The thing every couple should consider when going through divorce is their taxes. That's because divorce can play a major role when filing a tax return. If individuals aren't aware of the impact now, they may not be able to prevent negative consequences later on. Let's take a look at the major aspects of divorce worth talking to a family law attorney about because of how they affect taxes. 

Filing status. Your filing status is perhaps the most obvious thing that will change when you divorce. Understand, though, that when you file a tax return, the date your divorce was finalized will determine whether you can file separately or not. In addition, it may be more beneficial to hold off finalizing a divorce for tax purposes because filing jointly can lower a divorced couple's tax obligation in some cases.

Spousal support payments. Also referred to as alimony, spousal support payments will factor into a tax filing, but not for the spouse making payments. Only the recipient spouse will need to claim the payments on their taxes as part of their gross income. The paying spouse may not claim alimony as an exemption.
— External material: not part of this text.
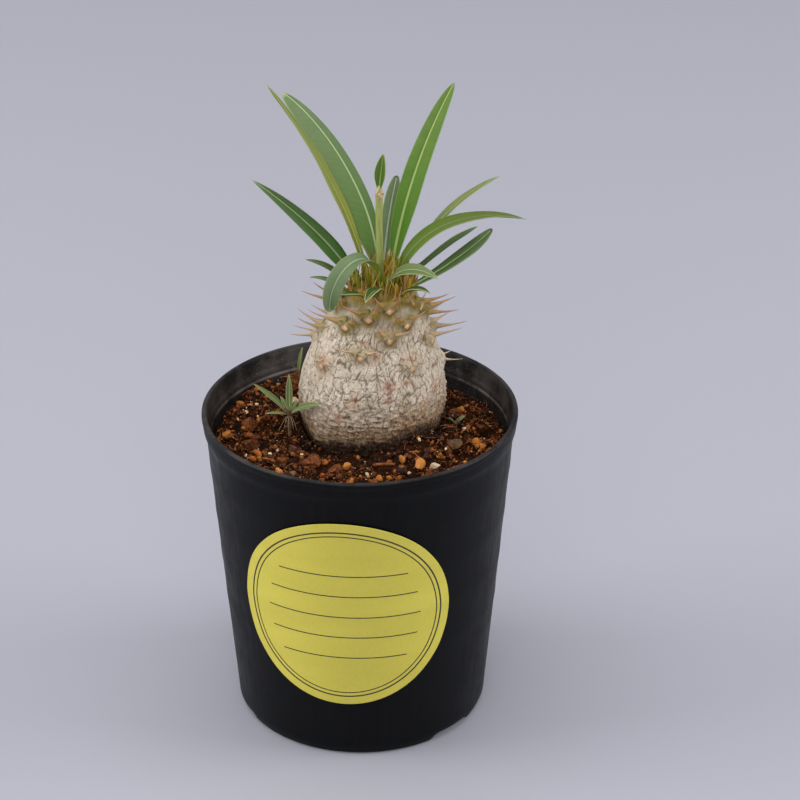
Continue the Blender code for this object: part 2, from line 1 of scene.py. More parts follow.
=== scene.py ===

Health insurance coverage. Because of the current state of the health care law, every individual must have qualifying health care coverage or risk a penalty on their taxes. If divorce would cause a spouse to lose health insurance, that individual must either find replacement coverage on their own or negotiate for continued coverage under their ex-spouse's plan.

Selling the marital home. In some cases, divorcing couples will sell the marital home for various reasons. But doing so can have tax implications in high-asset situations or in cases where spouses end up filing separately.

On the other hand, keeping the family home and transferring the deed into the name of just one spouse can have its own tax implications. That's because the legal fees incurred during this process may be filed as a deduction on an individual's tax filing, explains the IRS, which could be a major benefit for one spouse over the other.

Property division. In most cases, the transfer of property between spouses in a divorce has little effect on taxes; but in some cases, it can. Some property, like stocks, may require an individual to report capital gains on their taxes if they sell the property later on. In other situations, a spouse may even need to file a gift tax return.

Dependent exemption. For divorcing parents, careful considerations are taken when determining child custody because the best interests of the child tend to outweigh the needs of the parents. But when it comes to taxes, parents may want to consider the dependent tax exemption when making a custody arrangement.

Joint custody does not mean both spouses can claim the child as their dependent on their separate filings. Furthermore, the dependent exemption could be more beneficial for one parent over the other, which is something to consider during custody negotiations.